En Heathsville había cementerios con flores de plástico, parcelas cuidadas y algún que otro jardín con un ancla pintada. Cogí un desvío y crucé frondosos pinares y maizales tan próximos a la estrecha carretera que hubiera podido sacar el brazo por la ventanilla y tocar los tallos. En el embarcadero de Buzzard's Point había veleros amarrados; el
Chesapeake Breeze
, un barco turístico pintado de azul, blanco y rojo, no iba a moverse de allí hasta la primavera. No tuve problemas para aparcar, y en la caseta donde vendían los billetes no encontré a nadie que me pidiera una sola moneda.
En el muelle estaba esperándome una lancha de la guardia costera. Los guardas llevaban unos monos, conocidos por el nombre de mustangs, de vivos colores azul y naranja. Uno de ellos estaba subiendo al embarcadero; era mayor que los demás, tenía el pelo y los ojos castaños y llevaba una Beretta de nueve milímetros colgada de la cadera.
—¿La doctora Scarpetta? —preguntó mostrando su autoridad sin aspavientos, pero sin disimularla.
—Sí, soy yo —le respondí. Llevaba varios bolsos, entre ellos una pesada maleta con el microscopio y la micro cámara.
—Permítame que la ayude. —Me tendió la mano y añadió—: Soy Ron Martínez, jefe del puesto de Crisfield.
—Gracias —dije—. Muchas gracias por haber venido.
—Muchas gracias a usted, doctora.
Una ola empujó la lancha patrullera de doce metros contra el embarcadero y redujo la distancia. Me agarré a la barandilla y subí a bordo. Martínez bajó por una empinada escalera y yo le seguí hasta una bodega, atestada de material de salvamento, mangueras y enormes rollos de cuerda, en la que el aire estaba cargado debido a los gases del motor diesel. El guarda metió mis pertenencias en un lugar seguro y las sujetó. A continuación me dio un mustang, un chaleco salvavidas y unos guantes.
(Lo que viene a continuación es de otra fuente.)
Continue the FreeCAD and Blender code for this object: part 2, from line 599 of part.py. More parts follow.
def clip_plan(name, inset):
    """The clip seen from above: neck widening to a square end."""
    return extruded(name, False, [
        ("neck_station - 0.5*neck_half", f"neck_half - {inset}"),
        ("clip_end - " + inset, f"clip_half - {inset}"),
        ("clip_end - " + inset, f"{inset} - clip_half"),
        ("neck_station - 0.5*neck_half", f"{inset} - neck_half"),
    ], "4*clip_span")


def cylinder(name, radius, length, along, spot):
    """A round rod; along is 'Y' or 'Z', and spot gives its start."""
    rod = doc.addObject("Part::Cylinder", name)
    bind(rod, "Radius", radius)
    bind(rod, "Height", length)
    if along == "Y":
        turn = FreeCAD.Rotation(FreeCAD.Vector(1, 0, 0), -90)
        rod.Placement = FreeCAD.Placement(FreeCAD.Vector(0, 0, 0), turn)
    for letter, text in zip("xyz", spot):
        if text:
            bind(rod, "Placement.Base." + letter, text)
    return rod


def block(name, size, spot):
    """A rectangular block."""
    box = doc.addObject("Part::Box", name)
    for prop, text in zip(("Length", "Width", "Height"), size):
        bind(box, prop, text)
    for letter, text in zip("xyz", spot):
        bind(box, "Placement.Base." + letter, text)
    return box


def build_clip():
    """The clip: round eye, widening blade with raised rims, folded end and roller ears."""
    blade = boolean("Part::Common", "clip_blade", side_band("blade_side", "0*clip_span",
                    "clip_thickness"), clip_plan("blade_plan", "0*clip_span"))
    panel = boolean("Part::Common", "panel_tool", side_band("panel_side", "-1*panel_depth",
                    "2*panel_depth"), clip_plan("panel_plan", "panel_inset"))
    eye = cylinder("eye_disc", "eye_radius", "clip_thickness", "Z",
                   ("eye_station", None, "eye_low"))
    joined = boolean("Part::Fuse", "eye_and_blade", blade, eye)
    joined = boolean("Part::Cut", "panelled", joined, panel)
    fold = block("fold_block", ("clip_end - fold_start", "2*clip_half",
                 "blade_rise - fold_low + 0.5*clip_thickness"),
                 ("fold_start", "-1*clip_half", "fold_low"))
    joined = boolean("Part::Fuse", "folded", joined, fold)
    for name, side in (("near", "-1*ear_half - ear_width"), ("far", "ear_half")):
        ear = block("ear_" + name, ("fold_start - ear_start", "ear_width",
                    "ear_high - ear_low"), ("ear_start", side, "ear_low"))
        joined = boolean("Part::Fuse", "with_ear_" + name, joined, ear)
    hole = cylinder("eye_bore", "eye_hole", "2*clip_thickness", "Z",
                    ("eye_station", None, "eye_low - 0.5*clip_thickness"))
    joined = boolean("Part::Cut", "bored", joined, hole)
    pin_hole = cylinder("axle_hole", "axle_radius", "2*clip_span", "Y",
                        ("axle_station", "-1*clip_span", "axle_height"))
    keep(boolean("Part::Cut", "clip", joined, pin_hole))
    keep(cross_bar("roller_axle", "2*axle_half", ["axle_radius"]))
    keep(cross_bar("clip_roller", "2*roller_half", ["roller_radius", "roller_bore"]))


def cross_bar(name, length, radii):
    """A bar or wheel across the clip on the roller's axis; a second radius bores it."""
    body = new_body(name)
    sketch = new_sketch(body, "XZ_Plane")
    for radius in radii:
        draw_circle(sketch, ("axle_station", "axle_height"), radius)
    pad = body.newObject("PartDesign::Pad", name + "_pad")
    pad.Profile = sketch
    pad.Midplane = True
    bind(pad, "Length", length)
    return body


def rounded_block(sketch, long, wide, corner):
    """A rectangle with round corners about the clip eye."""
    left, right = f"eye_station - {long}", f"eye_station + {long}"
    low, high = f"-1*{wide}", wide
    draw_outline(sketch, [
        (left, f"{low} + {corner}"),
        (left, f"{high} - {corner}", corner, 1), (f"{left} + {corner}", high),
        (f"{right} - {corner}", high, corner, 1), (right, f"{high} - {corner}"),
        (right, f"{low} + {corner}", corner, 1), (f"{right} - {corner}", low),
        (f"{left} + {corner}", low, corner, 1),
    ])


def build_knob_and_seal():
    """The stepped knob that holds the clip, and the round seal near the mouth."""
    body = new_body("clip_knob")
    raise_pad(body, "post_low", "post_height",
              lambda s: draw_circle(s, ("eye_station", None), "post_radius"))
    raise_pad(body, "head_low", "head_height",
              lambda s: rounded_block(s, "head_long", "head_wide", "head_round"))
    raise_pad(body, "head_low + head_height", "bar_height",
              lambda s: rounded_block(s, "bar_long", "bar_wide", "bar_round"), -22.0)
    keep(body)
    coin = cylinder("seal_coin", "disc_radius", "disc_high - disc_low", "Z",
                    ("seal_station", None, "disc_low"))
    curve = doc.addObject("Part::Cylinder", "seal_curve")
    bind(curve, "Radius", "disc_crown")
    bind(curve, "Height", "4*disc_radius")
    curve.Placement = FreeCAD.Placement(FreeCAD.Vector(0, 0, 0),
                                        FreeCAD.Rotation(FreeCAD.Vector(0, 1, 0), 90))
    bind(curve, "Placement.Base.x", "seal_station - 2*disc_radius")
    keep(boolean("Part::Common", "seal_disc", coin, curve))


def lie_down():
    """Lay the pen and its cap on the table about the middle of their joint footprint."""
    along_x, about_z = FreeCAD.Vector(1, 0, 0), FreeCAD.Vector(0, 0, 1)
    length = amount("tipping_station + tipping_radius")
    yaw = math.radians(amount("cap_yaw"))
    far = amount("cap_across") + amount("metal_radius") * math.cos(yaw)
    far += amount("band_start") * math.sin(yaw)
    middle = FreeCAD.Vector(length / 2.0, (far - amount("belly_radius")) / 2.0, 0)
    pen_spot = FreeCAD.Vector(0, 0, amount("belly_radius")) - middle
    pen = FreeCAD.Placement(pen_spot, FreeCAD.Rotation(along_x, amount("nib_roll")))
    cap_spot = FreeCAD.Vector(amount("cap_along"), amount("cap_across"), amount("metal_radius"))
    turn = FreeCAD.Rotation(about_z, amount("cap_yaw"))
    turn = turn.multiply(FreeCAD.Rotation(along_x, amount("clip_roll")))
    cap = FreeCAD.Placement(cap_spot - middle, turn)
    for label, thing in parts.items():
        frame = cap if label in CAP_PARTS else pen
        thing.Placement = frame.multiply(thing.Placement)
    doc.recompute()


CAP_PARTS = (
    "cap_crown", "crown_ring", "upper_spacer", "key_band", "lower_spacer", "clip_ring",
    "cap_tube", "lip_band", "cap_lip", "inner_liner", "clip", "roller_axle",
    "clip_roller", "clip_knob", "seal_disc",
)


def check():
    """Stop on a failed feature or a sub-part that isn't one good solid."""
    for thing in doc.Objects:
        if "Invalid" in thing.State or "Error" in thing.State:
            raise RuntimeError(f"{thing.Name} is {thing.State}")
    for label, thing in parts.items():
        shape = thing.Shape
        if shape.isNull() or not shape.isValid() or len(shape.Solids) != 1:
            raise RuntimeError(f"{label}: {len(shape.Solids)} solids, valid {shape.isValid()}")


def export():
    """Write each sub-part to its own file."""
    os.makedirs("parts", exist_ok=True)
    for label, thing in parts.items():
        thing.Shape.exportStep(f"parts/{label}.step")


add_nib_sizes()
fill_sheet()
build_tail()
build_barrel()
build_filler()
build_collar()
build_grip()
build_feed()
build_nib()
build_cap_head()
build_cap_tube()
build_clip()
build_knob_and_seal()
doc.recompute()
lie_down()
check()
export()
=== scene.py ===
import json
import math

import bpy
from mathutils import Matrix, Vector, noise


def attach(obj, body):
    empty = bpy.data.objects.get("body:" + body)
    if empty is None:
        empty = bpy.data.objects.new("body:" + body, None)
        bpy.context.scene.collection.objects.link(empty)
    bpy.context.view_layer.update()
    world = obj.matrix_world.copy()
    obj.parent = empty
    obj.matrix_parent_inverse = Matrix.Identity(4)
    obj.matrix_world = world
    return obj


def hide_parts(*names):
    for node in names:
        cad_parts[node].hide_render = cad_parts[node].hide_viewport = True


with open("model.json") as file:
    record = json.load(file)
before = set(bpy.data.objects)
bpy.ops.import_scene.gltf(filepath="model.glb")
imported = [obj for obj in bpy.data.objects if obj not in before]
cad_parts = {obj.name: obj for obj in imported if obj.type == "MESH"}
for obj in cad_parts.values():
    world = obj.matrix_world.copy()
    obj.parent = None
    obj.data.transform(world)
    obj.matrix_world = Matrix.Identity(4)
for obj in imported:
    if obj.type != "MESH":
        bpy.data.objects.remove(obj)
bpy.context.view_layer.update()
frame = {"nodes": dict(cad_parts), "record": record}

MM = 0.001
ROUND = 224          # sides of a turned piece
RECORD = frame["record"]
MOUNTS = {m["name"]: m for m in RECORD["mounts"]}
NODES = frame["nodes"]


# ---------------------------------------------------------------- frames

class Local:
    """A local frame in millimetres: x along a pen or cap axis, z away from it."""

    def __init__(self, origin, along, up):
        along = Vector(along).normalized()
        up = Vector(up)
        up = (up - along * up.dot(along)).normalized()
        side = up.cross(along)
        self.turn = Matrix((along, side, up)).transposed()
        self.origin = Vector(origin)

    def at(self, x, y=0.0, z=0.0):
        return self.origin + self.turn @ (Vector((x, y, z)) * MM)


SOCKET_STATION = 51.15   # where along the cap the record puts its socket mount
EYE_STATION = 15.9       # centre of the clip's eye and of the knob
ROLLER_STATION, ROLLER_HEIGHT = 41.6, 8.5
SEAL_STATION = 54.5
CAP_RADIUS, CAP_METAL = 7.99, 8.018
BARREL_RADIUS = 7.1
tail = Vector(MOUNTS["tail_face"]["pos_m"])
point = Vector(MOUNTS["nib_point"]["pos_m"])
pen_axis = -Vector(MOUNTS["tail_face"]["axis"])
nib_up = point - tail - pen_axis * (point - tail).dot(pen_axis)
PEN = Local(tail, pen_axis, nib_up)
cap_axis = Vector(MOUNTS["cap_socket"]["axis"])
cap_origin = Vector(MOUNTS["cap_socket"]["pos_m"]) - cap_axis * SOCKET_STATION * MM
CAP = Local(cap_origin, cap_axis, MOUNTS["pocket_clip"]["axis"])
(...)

—Es mejor que se los ponga por si se cae al agua. No es una idea agradable, pero puede ocurrir. El agua debe de andar por los diez grados. —Me miró fijamente—. Quizá prefiera quedarse aquí abajo —añadió en el momento en que la lancha chocaba nuevamente con el embarcadero.
—No me mareo, pero soy claustrofóbica —le dije mientras me sentaba en un estrecho reborde y me quitaba las botas.
—Quédese donde quiera, pero le advierto que la mar está revuelta.
Volvió a subir y yo me puse el mono como buenamente pude. Era todo veleros y cremalleras y estaba lleno de cloruro de polivinilo para que aguantase con vida un poco más en caso de que se hundiera la lancha. Me calcé nuevamente las botas y luego me puse el chaleco salvavidas, que iba equipado con un cuchillo, un silbato, un espejo para hacer señales y bengalas. No pensaba quedarme allí abajo de ninguna manera, así que subí a la cabina. La tripulación se encontraba en la cubierta cerrando la tapa del motor, y Martínez estaba sentado en el asiento del piloto abrochándose el cinturón.